After that, we turned to fast food restaurants that were popping up along almost every major thoroughfare in Lexington. Dinner was now fast and cheap, but choices were high in fat and calories.

Because of that, we went back to the supermarkets, which by the late '80s were hiring professional chefs to prepare carry-out meals and rotisserie chickens for us. In the produce aisles we picked up our salads that were pre-washed and cut and ready to eat so we felt like we were still cooking at home.

Concerns for our health took over meal planning in the '90s, and we saw a surge in food products labeled "no-fat" or "no-sugar added." We all thought we would lose lots of weight. When we didn't, we turned to the Atkins low-carb diet and consumed lots of bacon, beef, chicken, and cheese. As we moved into the 21st century, we began to understand it was all about balancing nutritious foods in our diets.

While we looked for faster ways to prepare weekday meals for our families, our entertaining wasn't shortchanged. Cooking shows on TV revived our interest in cooking from scratch, and we practiced what we learned from Rachael Ray, Jamie Oliver, Alton Brown, and Martha Stewart by cooking gourmet meals for our friends.

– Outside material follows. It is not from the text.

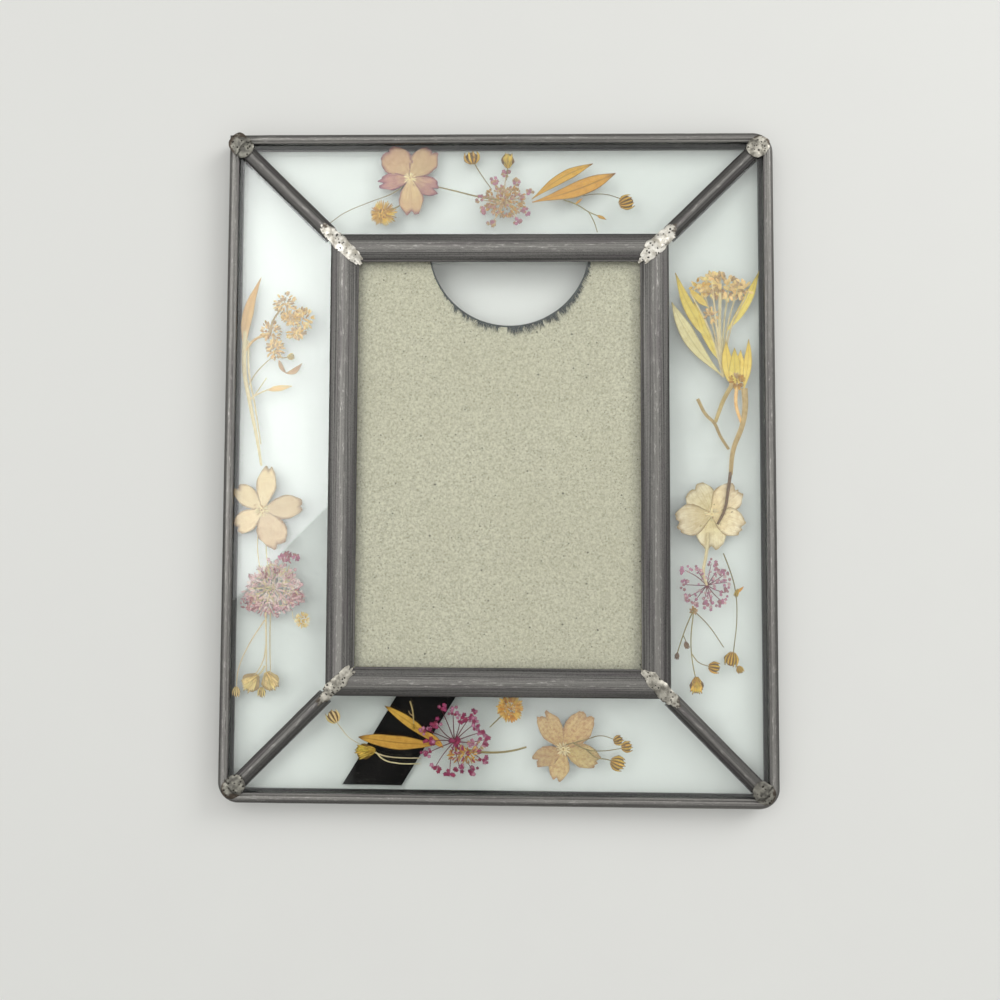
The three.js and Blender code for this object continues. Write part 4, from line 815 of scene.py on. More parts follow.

Newspaper food sections also used to be the go-to place for money-saving coupons. Double-coupon days are gone and now we use e-coupons technology to help us save money. We subscribe to food manufacturers' emails and with a swipe of a finger on our smart phones, we get only those money-saving deals that interest us.

Younger cooks no longer take lists to the supermarket. Instead, they pull out their smart phones to locate items, scan packages for nutrient content, check prices elsewhere, and text Mom for the ingredients she needs to make her old-fashioned recipes that they crave from childhood.

Thousands of recipes have crossed my food desk in the past 40 years. Public relations and marketing firms across the country were constantly bombarding the media with information that they hoped would help sell the product they're promoting.

Many were published, many were not.

In 1986, we published recipes that we thought deserved our first ever "Herald-Leader Gag Me Award."

As I get closer to my retirement, I thought I'd share a few of these with you. We had such fun with them back then.

A good cook can often judge a recipe simply by reading it. If it contains all the things that one loves, then surely it must be good. Of the thousands of recipes that came into the newsroom in 1985, the majority sounded pretty good.

But some did not.

We sorted through all the recipes and saved some of the ones we thought sounded horrible.

Individual tastes are so varied, you may find these recipes very tempting, but we decided they deserved the "Gag Me" honor.

Baked sauerkraut with dried peas

1 quart prepared sauerkraut

1/4 cup chopped fresh mushrooms

1 cup whole dried peas

Salt and pepper to taste

Wash peas, soaking overnight in warm water. Cook peas, in same water, for about one hour or until tender. In saucepan, cover sauerkraut and mushrooms with water with a pinch of salt. Cook for one hour. Drain peas. In buttered covered baking dish, add peas and sauerkraut-mushroom mixture. Bake in 325-degree oven for half hour. Serves 6.

This recipe for fiesta chicken casserole has the basics for being a super dish, without the malted milk balls. One reviewer said: You might want to substitute mothballs for the malted milk balls and toss it into the closet.

Fiesta chicken casserole

1 3- to 4-pound chicken, cut in serving pieces

1 package (7 ounces) malted milk candy, crushed

1/2 cup flour

1 egg, beaten with 2 tablespoons water

1/2 cup peanut or salad oil

1 medium onion, sliced


1 can (10 ounces) tomatoes with green chilies or

1 can (8 ounces) tomatoes and 1/4 cup chopped green chilies

1 cup chicken broth

1 teaspoon chili powder

1/2 teaspoon ground cumin

2 teaspoons salt

1/2 teaspoon white pepper

1 ounce unsweetened chocolate, melted

Shake chicken in paper bag with flour. Dip in beaten egg and roll in crushed candy. Brown very quickly in hot oil. Remember you are browning, not cooking. Place chicken in a 9- by 13-inch baking dish, or pottery for baking. Saute onion rings until soft in remaining oil, drain and place on top of the chicken. Combine the remaining ingredients, including the leftover candy crumbs and 2 tablespoons of flour in a saucepan. Whisk until smooth and pour over chicken. Cover and bake for 1 hour at 375 degrees. Serves 6.

Two-way turkey

1/2 pound bulk pork sausage

1/4 cup chopped onion

1 can (101/2 ounces) chicken giblet gravy

1/4 cup chopped apple

1 cup herb-seasoned stuffing

4 slices cooked turkey breast, 1/4-inch thick (about 3/4 pound)

2 tablespoons raisins

1 tablespoon jellied cranberry sauce

In 8-inch skillet over medium heat, cook sausage and onion until sausage is browned and onion is tender, stirring to separate meat. Spoon off fat. Add 1/4 cup gravy and apple.

Prepare stuffing as directed on package; toss with gravy mixture. Place about 1⁄3 cup stuffing mixture down center of each turkey slice; roll up. Place roll-ups seam-side down in 12- by 8-inch baking dish. Cover. Bake at 350 degrees for 20 minutes or until hot. Meanwhile, in small saucepan combine remaining gravy, raisins and cranberry sauce; heat through, stirring occasionally. Serve over roll-ups. Makes 4 servings.